Written exercise = Restate all of the data exactly.

Source material =
----
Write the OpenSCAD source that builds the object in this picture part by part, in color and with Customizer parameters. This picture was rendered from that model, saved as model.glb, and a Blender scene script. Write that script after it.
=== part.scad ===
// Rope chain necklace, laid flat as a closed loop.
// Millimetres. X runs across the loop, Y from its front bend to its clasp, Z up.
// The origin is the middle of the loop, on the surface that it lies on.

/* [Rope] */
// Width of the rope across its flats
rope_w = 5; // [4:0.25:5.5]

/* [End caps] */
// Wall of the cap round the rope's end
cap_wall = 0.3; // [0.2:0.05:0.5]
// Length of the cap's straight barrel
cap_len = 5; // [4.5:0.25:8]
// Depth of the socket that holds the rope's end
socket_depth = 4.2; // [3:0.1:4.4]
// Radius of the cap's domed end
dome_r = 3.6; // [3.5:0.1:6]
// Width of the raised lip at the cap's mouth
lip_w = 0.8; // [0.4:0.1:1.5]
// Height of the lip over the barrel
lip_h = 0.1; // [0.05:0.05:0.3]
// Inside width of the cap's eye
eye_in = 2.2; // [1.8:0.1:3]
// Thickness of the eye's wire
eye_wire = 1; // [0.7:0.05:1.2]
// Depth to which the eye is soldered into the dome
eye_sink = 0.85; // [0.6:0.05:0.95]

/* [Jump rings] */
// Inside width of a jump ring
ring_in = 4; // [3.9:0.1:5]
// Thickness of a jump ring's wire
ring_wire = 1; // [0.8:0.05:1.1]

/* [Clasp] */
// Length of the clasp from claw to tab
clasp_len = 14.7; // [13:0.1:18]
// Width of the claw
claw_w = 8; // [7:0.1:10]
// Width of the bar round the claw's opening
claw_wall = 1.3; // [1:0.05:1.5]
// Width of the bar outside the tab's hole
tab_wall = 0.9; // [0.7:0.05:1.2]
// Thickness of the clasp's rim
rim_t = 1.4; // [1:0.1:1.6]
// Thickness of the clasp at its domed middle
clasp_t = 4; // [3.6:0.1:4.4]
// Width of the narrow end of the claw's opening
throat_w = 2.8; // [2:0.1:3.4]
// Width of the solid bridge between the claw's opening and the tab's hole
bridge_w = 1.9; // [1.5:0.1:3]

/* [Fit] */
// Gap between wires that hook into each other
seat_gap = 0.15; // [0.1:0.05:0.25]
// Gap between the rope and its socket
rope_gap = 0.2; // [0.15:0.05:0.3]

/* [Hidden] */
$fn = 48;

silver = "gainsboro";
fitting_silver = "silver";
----
The result =
Write the OpenSCAD source that builds the object in this picture part by part, in color and with Customizer parameters. This picture was rendered from that model, saved as model.glb, and a Blender scene script. Write that script after it.
=== part.scad ===
// Rope chain necklace, laid flat as a closed loop.
// Millimetres. X runs across the loop, Y from its front bend to its clasp, Z up.
// The origin is the middle of the loop, on the surface that it lies on.

/* [Rope] */
// Width of the rope across its flats
rope_w = 5; // [4:0.25:5.5]

/* [End caps] */
// Wall of the cap round the rope's end
cap_wall = 0.3; // [0.2:0.05:0.5]
// Length of the cap's straight barrel
cap_len = 5; // [4.5:0.25:8]
// Depth of the socket that holds the rope's end
socket_depth = 4.2; // [3:0.1:4.4]
// Radius of the cap's domed end
dome_r = 3.6; // [3.5:0.1:6]
// Width of the raised lip at the cap's mouth
lip_w = 0.8; // [0.4:0.1:1.5]
// Height of the lip over the barrel
lip_h = 0.1; // [0.05:0.05:0.3]
// Inside width of the cap's eye
eye_in = 2.2; // [1.8:0.1:3]
// Thickness of the eye's wire
eye_wire = 1; // [0.7:0.05:1.2]
// Depth to which the eye is soldered into the dome
eye_sink = 0.85; // [0.6:0.05:0.95]

/* [Jump rings] */
// Inside width of a jump ring
ring_in = 4; // [3.9:0.1:5]
// Thickness of a jump ring's wire
ring_wire = 1; // [0.8:0.05:1.1]

/* [Clasp] */
// Length of the clasp from claw to tab
clasp_len = 14.7; // [13:0.1:18]
// Width of the claw
claw_w = 8; // [7:0.1:10]
// Width of the bar round the claw's opening
claw_wall = 1.3; // [1:0.05:1.5]
// Width of the bar outside the tab's hole
tab_wall = 0.9; // [0.7:0.05:1.2]
// Thickness of the clasp's rim
rim_t = 1.4; // [1:0.1:1.6]
// Thickness of the clasp at its domed middle
clasp_t = 4; // [3.6:0.1:4.4]
// Width of the narrow end of the claw's opening
throat_w = 2.8; // [2:0.1:3.4]
// Width of the solid bridge between the claw's opening and the tab's hole
bridge_w = 1.9; // [1.5:0.1:3]

/* [Fit] */
// Gap between wires that hook into each other
seat_gap = 0.15; // [0.1:0.05:0.25]
// Gap between the rope and its socket
rope_gap = 0.2; // [0.15:0.05:0.3]

/* [Hidden] */
$fn = 48;

silver = "gainsboro";
fitting_silver = "silver";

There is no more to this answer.